Album du mois : Tour-Maubourg, l’espoir de la house française ne déçoit pas
C’est l’album du mois du Tsugi 136 : Paradis artificiels de Tour-Maubourg, sorti chez Pont Neuf Records le 4 décembre.
Chronique issue du Tsugi 136 : Eno, l’avis de Brian, disponible en kiosque et à la commande en ligne.
L’histoire de la musique regorge de disques incompris, parce qu’arrivés trop tôt ou trop tard, en décalage avec les attentes de leurs contemporains. On les réévalue parfois ensuite, et on leur colle l’étiquette de disque oublié, maudit ou injustement mésestimé. La belle affaire. Un destin auquel devrait échapper le premier album de Tour-Maubourg, lequel semble tout à fait en phase avec son époque, à l’heure où le jazz revient à la mode, où les années 90 sont encore d’actualité et où les sonorités downtempo/trip-hop/ abstract repointent le bout de leur nez, favorisées par un contexte global qui pousse l’humanité à se lover sur son canapé et à regarder dans le rétro plutôt que vers un futur incertain. Clin d’œil du calendrier, il sort au moment même où St Germain s’apprête à fêter le vingtième anniversaire de son emblématique Tourist, artiste qu’on ne pourra s’empêcher d’associer à Tour-Maubourg, et pas seulement pour une accointance commune avec la géographie parisienne.

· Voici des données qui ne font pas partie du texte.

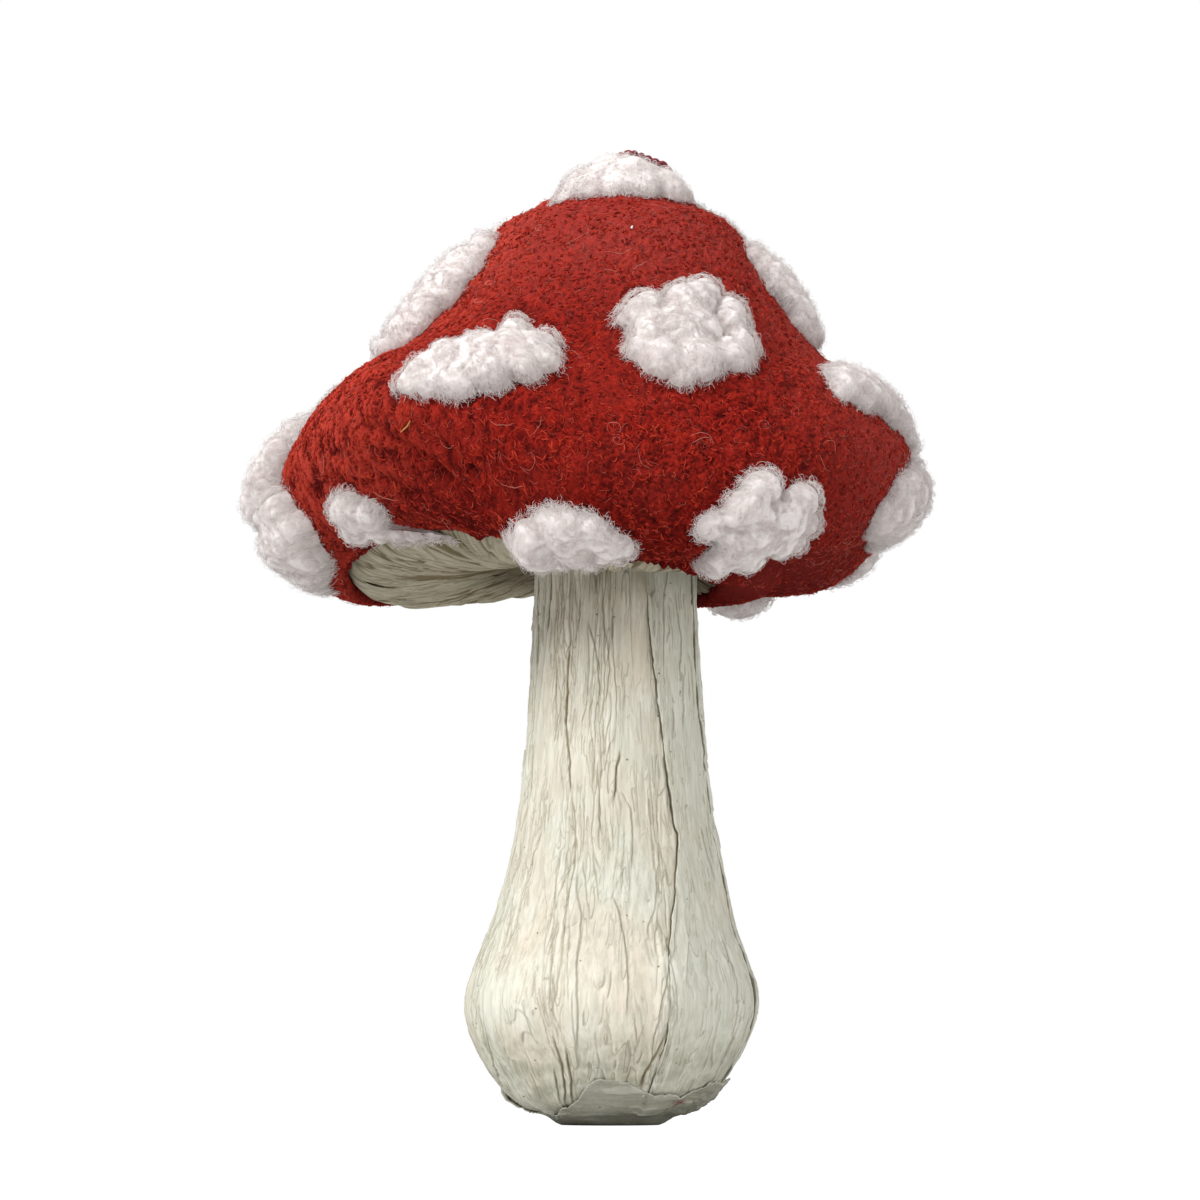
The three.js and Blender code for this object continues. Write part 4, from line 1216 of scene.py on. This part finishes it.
def busyAt(angle, place, seed):
    radius, height, _, _ = outlineAt(stemTable, place)
    busy = 0
    for at, width, strength, low, high in barkStrips:
        wander = 1.2 * softNoise(xyz(at, 0, height / 14), 1, 31)
        aside = turnedBy(angle, at) * np.minimum(radius, 28) + wander
        within = ease(height, low - 8, low + 6) * (1 - ease(height, high - 6, high + 8))
        busy = np.maximum(busy, within * strength * bell(aside / width, power=4))
    busy = busy + 0.35 * ease(softNoise(circled(radius, angle, height / 4), 8, seed), 0.12, 0.5)
    return np.clip(busy, 0, 1.1)


def footEdge(angle):  # reach of the foot sheet up the stem
    off = np.degrees(turnedBy(angle, -90))
    angles, reaches = np.array(footLook["top"], float).T
    inFront = np.interp(off, np.degrees(turnedBy(np.radians(angles), -90)), reaches)
    behind = 15.5 + 2 * np.cos(4 * (angle - math.radians(-95)))
    blend = ease(np.abs(off), 92, 110)
    return inFront * (1 - blend) + behind * blend


def sheetShades(side, angle, above, base, toEnd):  # the cap's shade, shade beside the next sheet, and darkening towards the bottom
    middle = bell(widthsFrom(angle, *barkLook["shadeMiddle"]), power=4)
    cloud = 0.75 + 0.5 * softNoise(base * [1, 1, 0.5], 4, 36)
    beside = {"front": 0.1 + 0.5 * bell((above - 74) / 13), "left": 0.2 + 0.6 * ease(above, 84, 100)}
    beside = beside.get(side, 0.1) * np.exp(-np.clip(toEnd, 0, 9) / 0.8) * (toEnd > -0.3)
    shade = ease(above, *barkLook["capShade"]) * (0.45 + 0.4 * middle) * cloud + beside
    fadeFrom, top = barkLook["lowDarkening"]
    low = 1 - ease(above, fadeFrom, top + 7 * softNoise(base, 12, 34))
    lowDarkening = np.clip(0.5 + 1.2 * softNoise(base * [1, 1, 1.4], 4, 33) + 0.5 * softNoise(base, 1.3, 37), 0, 1)
    return shade, low * (0.22 + 0.6 * lowDarkening)


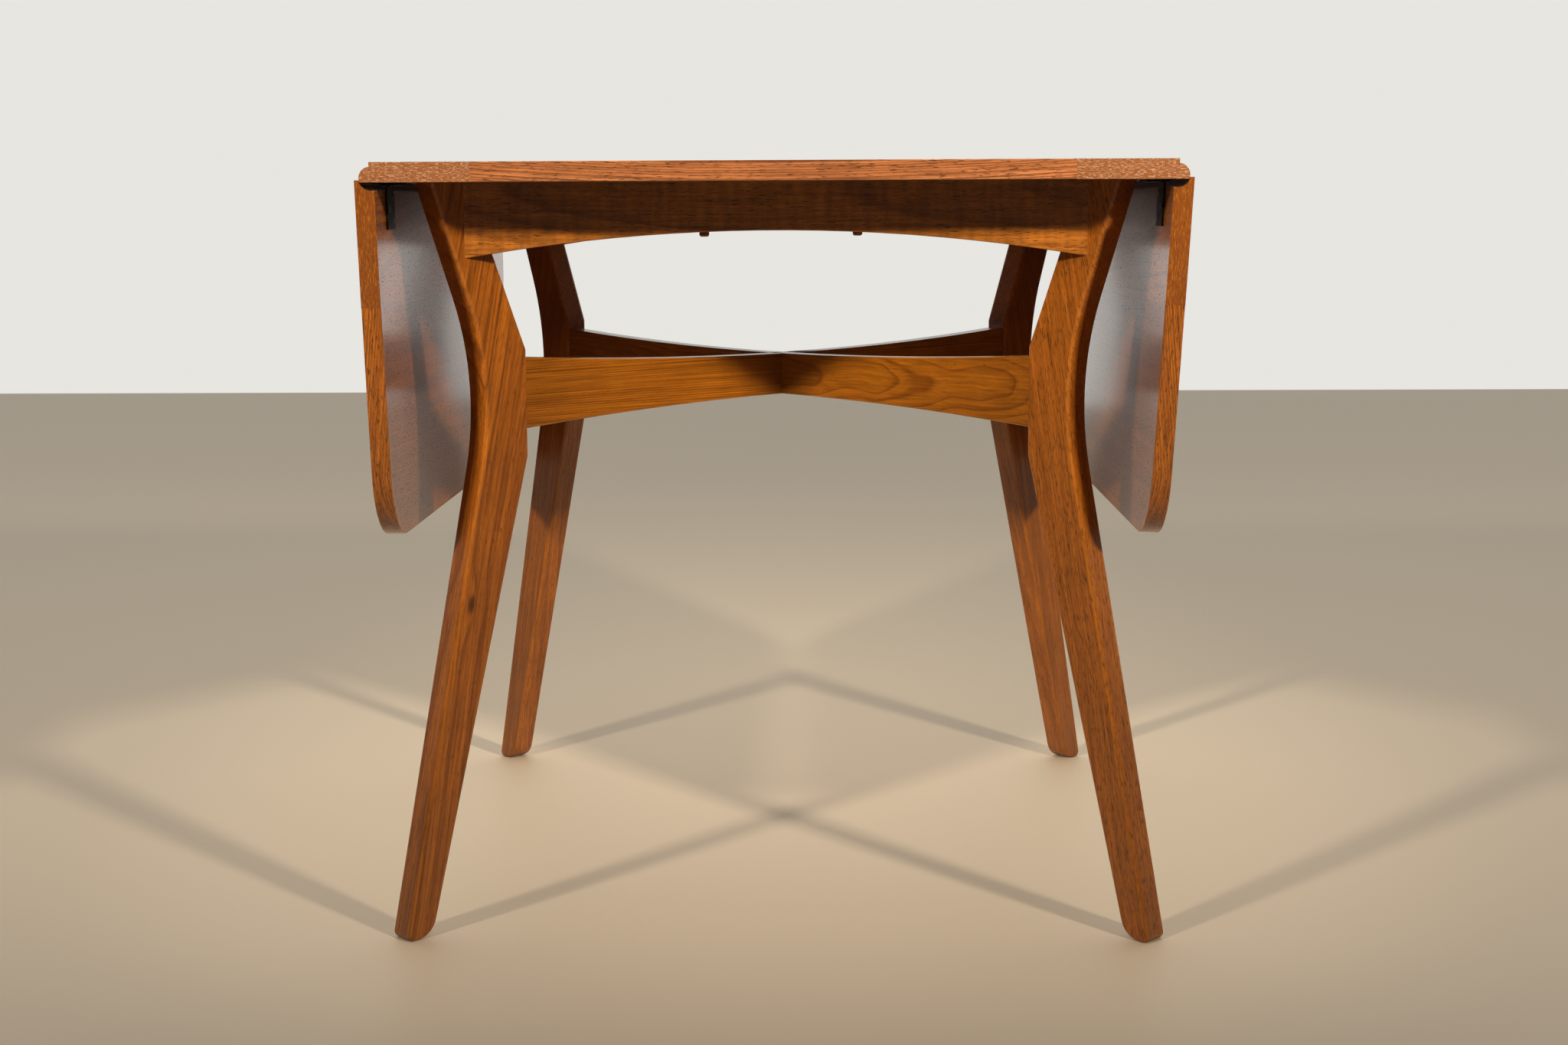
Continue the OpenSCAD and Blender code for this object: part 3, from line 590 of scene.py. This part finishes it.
def screwPlaces(node):
    # for each separate screw: middle of its head's face, the way it points, and its length
    bm = bmesh.new()
    bm.from_mesh(nodes[node].data)
    bmesh.ops.remove_doubles(bm, verts=bm.verts, dist=easing["weld"])
    left, found = set(bm.verts), []
    while left:
        group, queue = set(), [min(left, key=lambda v: tuple(v.co))]
        while queue:
            v = queue.pop()
            if v in left:
                left.discard(v)
                group.add(v)
                queue += [e.other_vert(v) for e in v.link_edges]
        spots = [v.co.copy() for v in group]
        spread = [max(c[k] for c in spots) - min(c[k] for c in spots) for k in range(3)]
        longest = spread.index(max(spread))
        ends = [min(spots, key=lambda c: c[longest]), max(spots, key=lambda c: c[longest])]
        # a leaf's screws lean with it, so the axis joins the middles of the ends; the head is the wide one
        rims = [[c for c in spots if abs(c[longest] - e[longest]) < screw["rim"]] for e in ends]
        middles = [sum(rim, Vector()) / len(rim) for rim in rims]
        wide = [max((c - m).length for c in rim) for rim, m in zip(rims, middles)]
        head, tip = (0, 1) if wide[0] > wide[1] else (1, 0)
        axis = (middles[tip] - middles[head]).normalized()
        along = [(c - middles[head]).dot(axis) for c in spots]
        found.append((middles[head] + axis * min(along), axis, max(along) - min(along)))
    bm.free()
    return found


def screwTree(material):
    tree = bpy.data.node_groups.new("screwSet", "GeometryNodeTree")
    tree.interface.new_socket("Geometry", in_out="INPUT", socket_type="NodeSocketGeometry")
    for label in ("Head Radius", "Head Depth", "Shank Radius", "Slot Width", "Slot Depth", "Length"):
        tree.interface.new_socket(label, in_out="INPUT", socket_type="NodeSocketFloat")
    tree.interface.new_socket("Seed", in_out="INPUT", socket_type="NodeSocketInt")
    tree.interface.new_socket("Geometry", in_out="OUTPUT", socket_type="NodeSocketGeometry")

    add = partial(addNode, tree)
    given = add("NodeGroupInput").outputs
    head = add("GeometryNodeMeshCone",
               {"Radius Bottom": given["Head Radius"], "Radius Top": given["Shank Radius"],
                "Depth": given["Head Depth"]}, {"Vertices": screw["sides"]})
    slotLong = add("ShaderNodeMath", {0: given["Head Radius"]}, {1: 3}, operation="MULTIPLY").outputs[0]
    slotHigh = add("ShaderNodeMath", {0: given["Slot Depth"]}, {1: 2}, operation="MULTIPLY").outputs[0]
    slotSize = add("ShaderNodeCombineXYZ", {"X": slotLong, "Y": given["Slot Width"], "Z": slotHigh})
    slotBox = add("GeometryNodeMeshCube", {"Size": slotSize.outputs[0]})
    head = add("GeometryNodeMeshBoolean", {0: head.outputs["Mesh"], 1: slotBox.outputs["Mesh"]},
               operation="DIFFERENCE")
    tipLong = add("ShaderNodeMath", {0: given["Shank Radius"]}, {1: 2}, operation="MULTIPLY").outputs[0]
    tipLow = add("ShaderNodeMath", {0: given["Length"], 1: tipLong}, operation="SUBTRACT").outputs[0]
    start = add("ShaderNodeMath", {0: given["Slot Depth"]}, {1: screw["slotGap"]}, operation="ADD").outputs[0]
    shankLong = add("ShaderNodeMath", {0: tipLow, 1: start}, operation="SUBTRACT").outputs[0]
    shank = add("GeometryNodeMeshCone",
                {"Radius Bottom": given["Shank Radius"], "Radius Top": given["Shank Radius"],
                 "Depth": shankLong}, {"Vertices": screw["sides"]})
    shank = add("GeometryNodeTransform", {"Geometry": shank.outputs["Mesh"],
                "Translation": add("ShaderNodeCombineXYZ", {"Z": start}).outputs[0]})
    tip = add("GeometryNodeMeshCone", {"Radius Bottom": given["Shank Radius"], "Depth": tipLong},
              {"Vertices": screw["sides"], "Radius Top": screw["tipRadius"]})
    tip = add("GeometryNodeTransform", {"Geometry": tip.outputs["Mesh"],
              "Translation": add("ShaderNodeCombineXYZ", {"Z": tipLow}).outputs[0]})
    whole = add("GeometryNodeJoinGeometry")
    for part in (head.outputs["Mesh"], shank.outputs[0], tip.outputs[0]):
        tree.links.new(part, whole.inputs[0])
    # each is driven home with its slot at its own angle
    way = add("GeometryNodeInputNamedAttribute", values={"Name": "axis"}, data_type="FLOAT_VECTOR")
    aim = add("FunctionNodeAlignRotationToVector", {"Vector": way.outputs[0]}, axis="Z")
    spin = add("FunctionNodeRandomValue", {"Seed": given["Seed"]}, data_type="FLOAT")
    spin.inputs[3].default_value = math.pi
    spin = add("FunctionNodeAxisAngleToRotation", {"Angle": spin.outputs[1]}, {"Axis": (0, 0, 1)})
    aim = add("FunctionNodeRotateRotation", {0: aim.outputs[0], 1: spin.outputs[0]}, rotation_space="LOCAL")
    placed = add("GeometryNodeInstanceOnPoints", {"Points": given["Geometry"], "Instance": whole.outputs[0],
                 "Rotation": aim.outputs[0]})
    real = add("GeometryNodeRealizeInstances", {0: placed.outputs[0]})
    painted = add("GeometryNodeSetMaterial", {"Geometry": real.outputs[0]}, {"Material": material})
    add("NodeGroupOutput", {0: painted.outputs[0]})
    return tree


screwNodes = screwTree(screwSteel)
for i, node in enumerate([n for n in nodes if n.endswith("screws") or n.startswith("flap_screws")]):
    places = screwPlaces(node)
    base = bpy.data.meshes.new("screwPlaces")
    base.from_pydata([spot for spot, axis, length in places], [], [])
    mark = base.attributes.new("axis", "FLOAT_VECTOR", "POINT")
    for k, (spot, axis, length) in enumerate(places):
        mark.data[k].vector = axis
    carrier = bpy.data.objects.new("screwCarrier", base)
    bpy.context.scene.collection.objects.link(carrier)
    build = carrier.modifiers.new("screwSet", "NODES")
    build.node_group = screwNodes
    given = {"Head Radius": screw["headRadius"], "Head Depth": screw["headDepth"],
             "Shank Radius": screw["shankRadius"], "Slot Width": screw["slotWidth"],
             "Slot Depth": screw["slotDepth"], "Seed": screw["seed"] + i,
             "Length": min(length for spot, axis, length in places)}
    for item in screwNodes.interface.items_tree:
        if item.in_out == "INPUT" and item.name in given:
            build[item.identifier] = given[item.name]
    depsgraph = bpy.context.evaluated_depsgraph_get()
    mesh = bpy.data.meshes.new_from_object(carrier.evaluated_get(depsgraph))
    carrier.modifiers.remove(build)
    bpy.data.objects.remove(carrier)
    mesh.shade_smooth()
    mesh.set_sharp_from_angle(angle=math.radians(screw["sharp"]))
    addPiece(mesh, node, screwSteel)
    print(node, len(places), "screws", round(given["Length"] / mm, 2), "mm")
print("screws made")

# floor, light and camera
floor = {"size": 12, "colour": "#d8c6aa", "roughness": 0.6}
bm = bmesh.new()
bmesh.ops.create_grid(bm, x_segments=1, y_segments=1, size=floor["size"] / 2)
mesh = bpy.data.meshes.new("floor")
bm.to_mesh(mesh)
bm.free()
ground = bpy.data.objects.new("floor", mesh)
bpy.context.scene.collection.objects.link(ground)
mat = bpy.data.materials.new("floorPlainMatt")
mat.use_nodes = True
shader = mat.node_tree.nodes["Principled BSDF"]
shader.inputs["Base Color"].default_value = linear(floor["colour"])
shader.inputs["Roughness"].default_value = floor["roughness"]
mesh.materials.append(mat)

# the studio wall lies behind, so the far side is bright and the near side dim
sky = {"colour": "#f5f3ee", "behind": 1.2, "front": 0.04, "above": 0.12, "seen": 0.88, "full": 0.85}
world = bpy.data.worlds.new("softStudio")
world.use_nodes = True
tree = world.node_tree
tree.nodes.clear()
toward = addNode(tree, "ShaderNodeSeparateXYZ", {0: addNode(tree, "ShaderNodeTexCoord").outputs["Generated"]})
wall = addNode(tree, "ShaderNodeMapRange", {"Value": toward.outputs["Y"]},
               {"From Min": 0.0, "From Max": sky["full"], "To Min": sky["front"], "To Max": sky["behind"]},
               interpolation_type="SMOOTHSTEP").outputs[0]
ceiling = addNode(tree, "ShaderNodeMath", {0: toward.outputs["Z"], 2: wall}, {1: sky["above"]},
                  operation="MULTIPLY_ADD").outputs[0]
lit = addNode(tree, "ShaderNodeBackground", {"Strength": ceiling}, {"Color": linear(sky["colour"])})
seen = addNode(tree, "ShaderNodeBackground", values={"Color": linear(sky["colour"]), "Strength": sky["seen"]})
ray = addNode(tree, "ShaderNodeLightPath").outputs["Is Camera Ray"]
both = addNode(tree, "ShaderNodeMixShader", {0: ray, 1: lit.outputs[0], 2: seen.outputs[0]})
addNode(tree, "ShaderNodeOutputWorld", {"Surface": both.outputs[0]})
bpy.context.scene.world = world
bpy.context.scene.view_settings.view_transform = "Standard"

# soft boxes: (name, place, aimed at, width, spread in degrees, watts)
lampColour = "#fff2e2"
boxes = [
    ("overhead", (0, 0.3, 2.6), (0, 0, 0), 2.4, 180, 14),
    ("frontLeft", (-1.45, -1.75, 1.5), (0, 0, 0.72), 0.16, 52, 5.2),
    ("frontRight", (1.45, -1.75, 1.5), (0, 0, 0.72), 0.16, 52, 6.4),
]
for name, place, aim, width, spread, watts in boxes:
    lamp = bpy.data.lights.new(name, "AREA")
    lamp.size = width
    lamp.spread = math.radians(spread)
    lamp.energy = watts
    lamp.color = linear(lampColour)[:3]
    obj = bpy.data.objects.new(name, lamp)
    obj.location = place
    obj.rotation_euler = (Vector(aim) - Vector(place)).to_track_quat("-Z", "Y").to_euler()
    obj.visible_camera = False
    obj.visible_glossy = name == "overhead"   # the small boxes would glare in the lacquer
    bpy.context.scene.collection.objects.link(obj)

# lens and sensor in millimetres, place in metres, turns in degrees
view = {
    "lens": 49.907, "sensor": 36, "place": (0.045804, -2.358647, 0.690595),
    "down": 8.1753, "left": 1.08234, "roll": -0.25545,
}
lens = bpy.data.cameras.new("camera")
lens.lens = view["lens"]
lens.sensor_width = view["sensor"]
camera = bpy.data.objects.new("camera", lens)
turn = Euler((math.radians(90 - view["down"]), 0, math.radians(view["left"]))).to_matrix()
camera.matrix_world = (Matrix.Translation(view["place"])
                       @ (turn @ Matrix.Rotation(math.radians(view["roll"]), 3, "Z")).to_4x4())
bpy.context.scene.collection.objects.link(camera)
bpy.context.scene.camera = camera
print("floor, light and camera made")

Nul besoin de culpabiliser, l’intéressé, Pierre d’Estienne d’Orves de son vrai nom, assume l’influence, de même que celle de Shazz, autre producteur français des années 90 à avoir su marier avec réussite samples jazz et beats électroniques. On pourrait également citer Nicolas Jaar ou Pépé Bradock et son classique « Deep Burnt », auquel font écho les violons de « L’invitation au voyage », mais résumer ces Paradis artificiels à des madeleines tièdes et moelleuses trempées dans une infusion de nostalgie deep-jazz relèverait toutefois d’une description hâtive. Ou alors faudrait-il insister sur la fraîcheur des madeleines et la légèreté de l’infusion. Car paradoxalement, et malgré l’atmosphère surannée et vaporeuse qui enveloppe le disque, il s’en dégage quelque chose de frais et spontané, loin, très loin, de ressembler à toutes les boursouflures jazzy qui avaient éclos au début des années 2000 dans le sillon des quatre millions d’albums vendus par St Germain.
Catapulté espoir de la house française depuis la sortie de son premier maxi il y a trois ans (Déclaration préalable à l’embauche), le producteur parisien est parvenu à concrétiser les promesses que la presse spécialisée avait placé en lui en faisant ce qui était sans doute la meilleure chose à faire : ne pas s’en tenir à la house et élargir ses horizons. Le fait d’avoir troqué Ableton Live et sa MPC pour du matériel de studio a dû également jouer. Le résultat : un album équilibré et limpide, qui glisse sans à-coups d’une rythmique syncopée à un beat binaire, d’une volute cuivrée à une boucle acid, d’un accord de piano mélancolique à une nappe baléarique. On serait bien incapable de ressortir un morceau du lot, et à quoi bon ? En un peu moins de quarante minutes dans sa version numérique – il y a un titre bonus sur le vinyle –, il s’écoute d’une traite, et c’est peut-être même dommage qu’il soit si court.